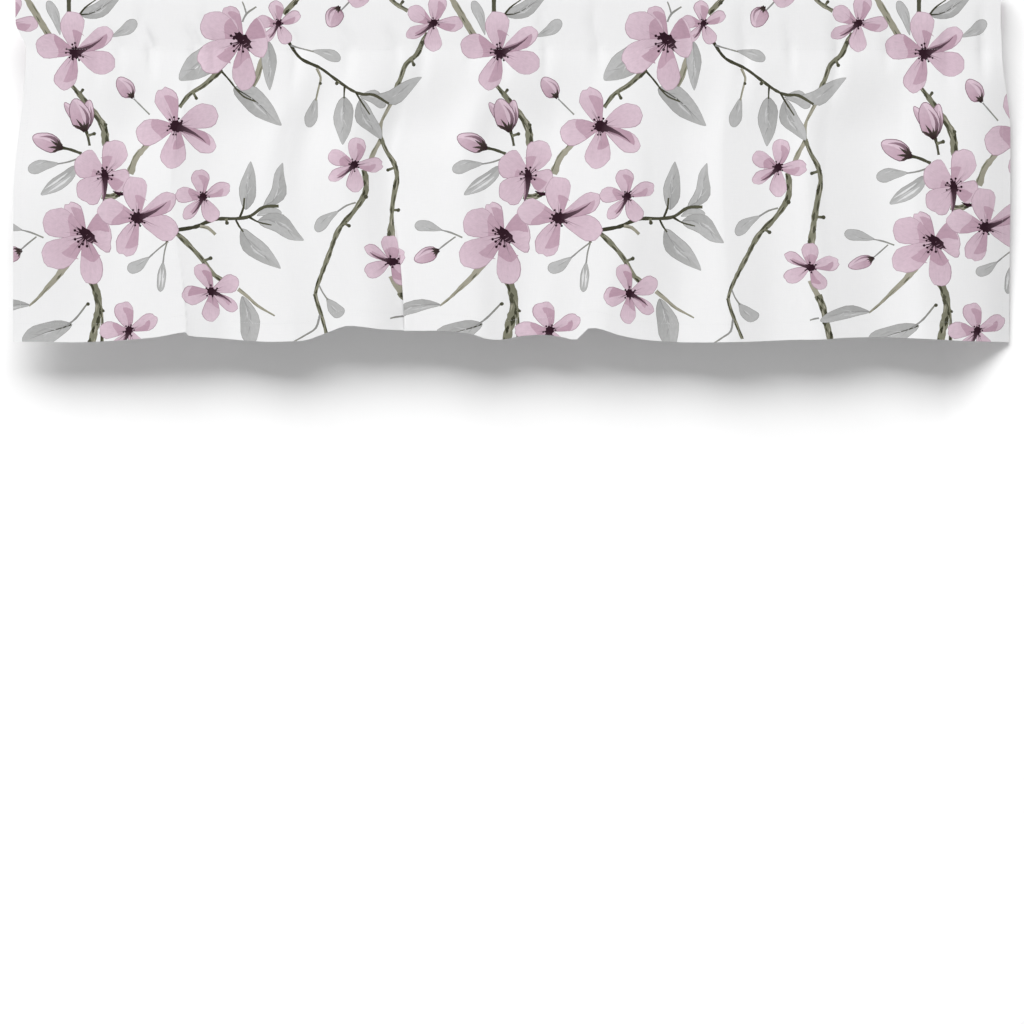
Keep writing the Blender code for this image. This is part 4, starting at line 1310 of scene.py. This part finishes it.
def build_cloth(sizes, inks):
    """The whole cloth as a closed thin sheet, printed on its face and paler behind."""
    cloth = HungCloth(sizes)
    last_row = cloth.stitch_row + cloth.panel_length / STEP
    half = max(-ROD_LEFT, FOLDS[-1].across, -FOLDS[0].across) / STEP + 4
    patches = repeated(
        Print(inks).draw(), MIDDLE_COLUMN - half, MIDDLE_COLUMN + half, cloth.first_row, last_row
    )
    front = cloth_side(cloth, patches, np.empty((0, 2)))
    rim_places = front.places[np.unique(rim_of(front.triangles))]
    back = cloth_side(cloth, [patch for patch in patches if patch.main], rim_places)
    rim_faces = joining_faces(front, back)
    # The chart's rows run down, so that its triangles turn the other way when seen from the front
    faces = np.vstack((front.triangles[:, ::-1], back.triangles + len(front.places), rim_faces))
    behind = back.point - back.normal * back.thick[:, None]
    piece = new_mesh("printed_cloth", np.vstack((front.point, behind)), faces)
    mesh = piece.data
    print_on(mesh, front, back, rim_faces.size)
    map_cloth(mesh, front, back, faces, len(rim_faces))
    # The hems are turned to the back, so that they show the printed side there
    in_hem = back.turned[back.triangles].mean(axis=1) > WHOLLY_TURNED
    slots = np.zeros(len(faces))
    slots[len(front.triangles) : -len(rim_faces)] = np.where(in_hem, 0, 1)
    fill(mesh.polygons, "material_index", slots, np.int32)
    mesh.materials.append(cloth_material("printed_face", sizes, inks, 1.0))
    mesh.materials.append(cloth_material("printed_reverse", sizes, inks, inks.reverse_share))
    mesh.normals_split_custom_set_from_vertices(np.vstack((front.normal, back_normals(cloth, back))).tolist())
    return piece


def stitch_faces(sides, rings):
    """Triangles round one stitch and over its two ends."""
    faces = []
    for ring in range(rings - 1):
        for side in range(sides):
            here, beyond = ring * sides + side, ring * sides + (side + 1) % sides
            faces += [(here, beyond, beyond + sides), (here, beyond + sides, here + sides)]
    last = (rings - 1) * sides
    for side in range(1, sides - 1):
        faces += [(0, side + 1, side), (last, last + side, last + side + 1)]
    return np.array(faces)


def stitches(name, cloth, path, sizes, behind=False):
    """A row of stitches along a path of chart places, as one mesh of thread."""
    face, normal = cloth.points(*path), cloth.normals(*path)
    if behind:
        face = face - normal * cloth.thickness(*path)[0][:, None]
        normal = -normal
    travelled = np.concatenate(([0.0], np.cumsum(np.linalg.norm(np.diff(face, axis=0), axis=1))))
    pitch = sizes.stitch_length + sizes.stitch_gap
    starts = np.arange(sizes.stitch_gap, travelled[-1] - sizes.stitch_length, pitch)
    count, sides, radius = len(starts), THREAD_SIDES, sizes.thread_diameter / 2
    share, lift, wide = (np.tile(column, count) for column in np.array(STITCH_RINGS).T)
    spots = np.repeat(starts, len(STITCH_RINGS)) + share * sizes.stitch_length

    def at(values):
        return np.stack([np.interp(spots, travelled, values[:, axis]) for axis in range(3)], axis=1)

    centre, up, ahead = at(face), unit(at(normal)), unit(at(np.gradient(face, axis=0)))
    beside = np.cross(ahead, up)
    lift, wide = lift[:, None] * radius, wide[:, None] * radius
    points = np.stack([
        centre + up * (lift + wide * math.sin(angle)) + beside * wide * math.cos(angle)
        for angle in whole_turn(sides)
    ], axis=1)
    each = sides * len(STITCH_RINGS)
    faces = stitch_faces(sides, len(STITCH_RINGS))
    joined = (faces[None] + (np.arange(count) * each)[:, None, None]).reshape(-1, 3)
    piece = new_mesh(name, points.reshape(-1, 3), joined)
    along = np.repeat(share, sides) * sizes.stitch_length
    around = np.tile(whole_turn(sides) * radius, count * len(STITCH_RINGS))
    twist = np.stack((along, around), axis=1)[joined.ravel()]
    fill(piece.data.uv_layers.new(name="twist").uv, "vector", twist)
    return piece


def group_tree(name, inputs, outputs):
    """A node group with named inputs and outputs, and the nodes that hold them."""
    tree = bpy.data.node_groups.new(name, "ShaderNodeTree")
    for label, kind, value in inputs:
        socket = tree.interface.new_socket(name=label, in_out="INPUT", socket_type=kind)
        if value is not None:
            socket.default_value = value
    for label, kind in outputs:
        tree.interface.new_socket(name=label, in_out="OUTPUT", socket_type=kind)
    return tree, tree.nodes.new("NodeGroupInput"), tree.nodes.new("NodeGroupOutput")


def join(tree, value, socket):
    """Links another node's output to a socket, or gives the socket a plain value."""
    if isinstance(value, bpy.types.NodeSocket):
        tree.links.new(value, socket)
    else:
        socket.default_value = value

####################

__To be done__
Reproduce the complete data exactly as presented above.

__In response__
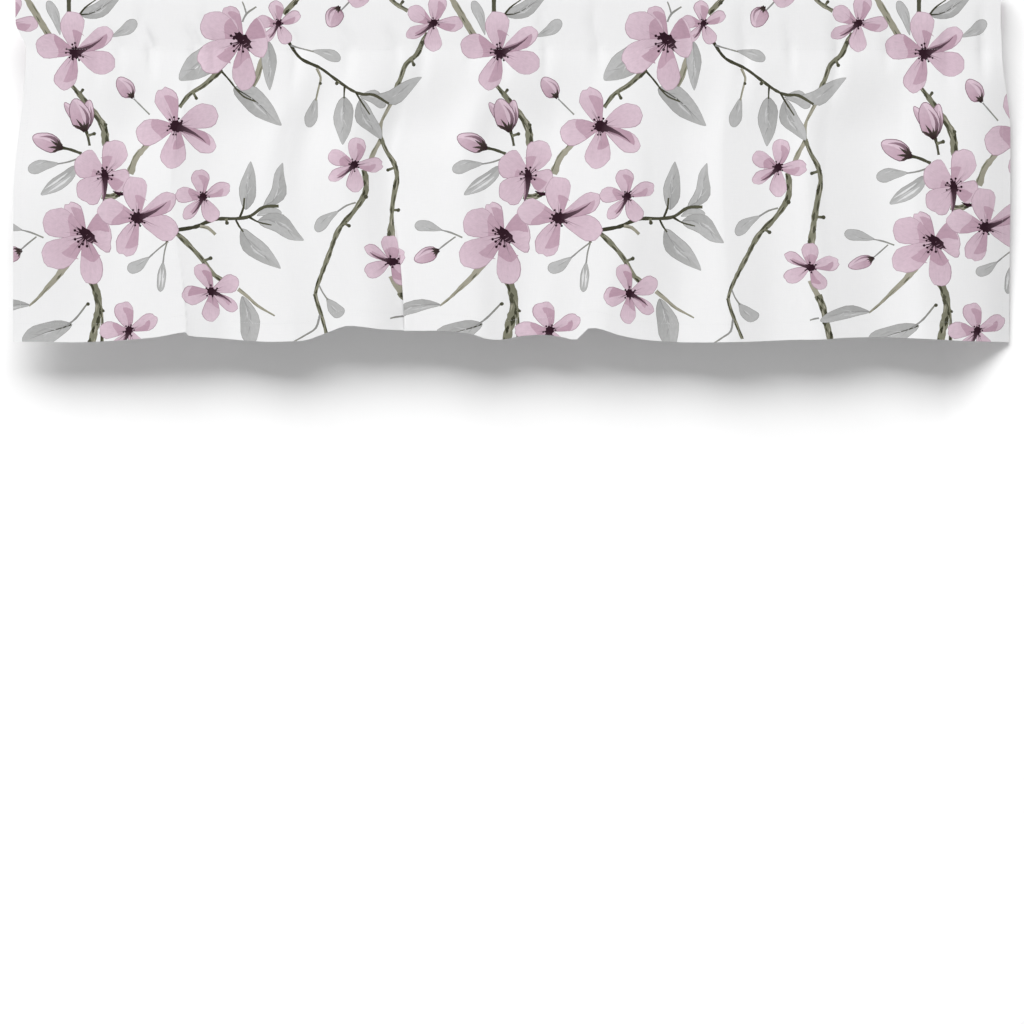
Keep writing the Blender code for this image. This is part 4, starting at line 1310 of scene.py. This part finishes it.
def build_cloth(sizes, inks):
    """The whole cloth as a closed thin sheet, printed on its face and paler behind."""
    cloth = HungCloth(sizes)
    last_row = cloth.stitch_row + cloth.panel_length / STEP
    half = max(-ROD_LEFT, FOLDS[-1].across, -FOLDS[0].across) / STEP + 4
    patches = repeated(
        Print(inks).draw(), MIDDLE_COLUMN - half, MIDDLE_COLUMN + half, cloth.first_row, last_row
    )
    front = cloth_side(cloth, patches, np.empty((0, 2)))
    rim_places = front.places[np.unique(rim_of(front.triangles))]
    back = cloth_side(cloth, [patch for patch in patches if patch.main], rim_places)
    rim_faces = joining_faces(front, back)
    # The chart's rows run down, so that its triangles turn the other way when seen from the front
    faces = np.vstack((front.triangles[:, ::-1], back.triangles + len(front.places), rim_faces))
    behind = back.point - back.normal * back.thick[:, None]
    piece = new_mesh("printed_cloth", np.vstack((front.point, behind)), faces)
    mesh = piece.data
    print_on(mesh, front, back, rim_faces.size)
    map_cloth(mesh, front, back, faces, len(rim_faces))
    # The hems are turned to the back, so that they show the printed side there
    in_hem = back.turned[back.triangles].mean(axis=1) > WHOLLY_TURNED
    slots = np.zeros(len(faces))
    slots[len(front.triangles) : -len(rim_faces)] = np.where(in_hem, 0, 1)
    fill(mesh.polygons, "material_index", slots, np.int32)
    mesh.materials.append(cloth_material("printed_face", sizes, inks, 1.0))
    mesh.materials.append(cloth_material("printed_reverse", sizes, inks, inks.reverse_share))
    mesh.normals_split_custom_set_from_vertices(np.vstack((front.normal, back_normals(cloth, back))).tolist())
    return piece


def stitch_faces(sides, rings):
    """Triangles round one stitch and over its two ends."""
    faces = []
    for ring in range(rings - 1):
        for side in range(sides):
            here, beyond = ring * sides + side, ring * sides + (side + 1) % sides
            faces += [(here, beyond, beyond + sides), (here, beyond + sides, here + sides)]
    last = (rings - 1) * sides
    for side in range(1, sides - 1):
        faces += [(0, side + 1, side), (last, last + side, last + side + 1)]
    return np.array(faces)


def stitches(name, cloth, path, sizes, behind=False):
    """A row of stitches along a path of chart places, as one mesh of thread."""
    face, normal = cloth.points(*path), cloth.normals(*path)
    if behind:
        face = face - normal * cloth.thickness(*path)[0][:, None]
        normal = -normal
    travelled = np.concatenate(([0.0], np.cumsum(np.linalg.norm(np.diff(face, axis=0), axis=1))))
    pitch = sizes.stitch_length + sizes.stitch_gap
    starts = np.arange(sizes.stitch_gap, travelled[-1] - sizes.stitch_length, pitch)
    count, sides, radius = len(starts), THREAD_SIDES, sizes.thread_diameter / 2
    share, lift, wide = (np.tile(column, count) for column in np.array(STITCH_RINGS).T)
    spots = np.repeat(starts, len(STITCH_RINGS)) + share * sizes.stitch_length

    def at(values):
        return np.stack([np.interp(spots, travelled, values[:, axis]) for axis in range(3)], axis=1)

    centre, up, ahead = at(face), unit(at(normal)), unit(at(np.gradient(face, axis=0)))
    beside = np.cross(ahead, up)
    lift, wide = lift[:, None] * radius, wide[:, None] * radius
    points = np.stack([
        centre + up * (lift + wide * math.sin(angle)) + beside * wide * math.cos(angle)
        for angle in whole_turn(sides)
    ], axis=1)
    each = sides * len(STITCH_RINGS)
    faces = stitch_faces(sides, len(STITCH_RINGS))
    joined = (faces[None] + (np.arange(count) * each)[:, None, None]).reshape(-1, 3)
    piece = new_mesh(name, points.reshape(-1, 3), joined)
    along = np.repeat(share, sides) * sizes.stitch_length
    around = np.tile(whole_turn(sides) * radius, count * len(STITCH_RINGS))
    twist = np.stack((along, around), axis=1)[joined.ravel()]
    fill(piece.data.uv_layers.new(name="twist").uv, "vector", twist)
    return piece


def group_tree(name, inputs, outputs):
    """A node group with named inputs and outputs, and the nodes that hold them."""
    tree = bpy.data.node_groups.new(name, "ShaderNodeTree")
    for label, kind, value in inputs:
        socket = tree.interface.new_socket(name=label, in_out="INPUT", socket_type=kind)
        if value is not None:
            socket.default_value = value
    for label, kind in outputs:
        tree.interface.new_socket(name=label, in_out="OUTPUT", socket_type=kind)
    return tree, tree.nodes.new("NodeGroupInput"), tree.nodes.new("NodeGroupOutput")


def join(tree, value, socket):
    """Links another node's output to a socket, or gives the socket a plain value."""
    if isinstance(value, bpy.types.NodeSocket):
        tree.links.new(value, socket)
    else:
        socket.default_value = value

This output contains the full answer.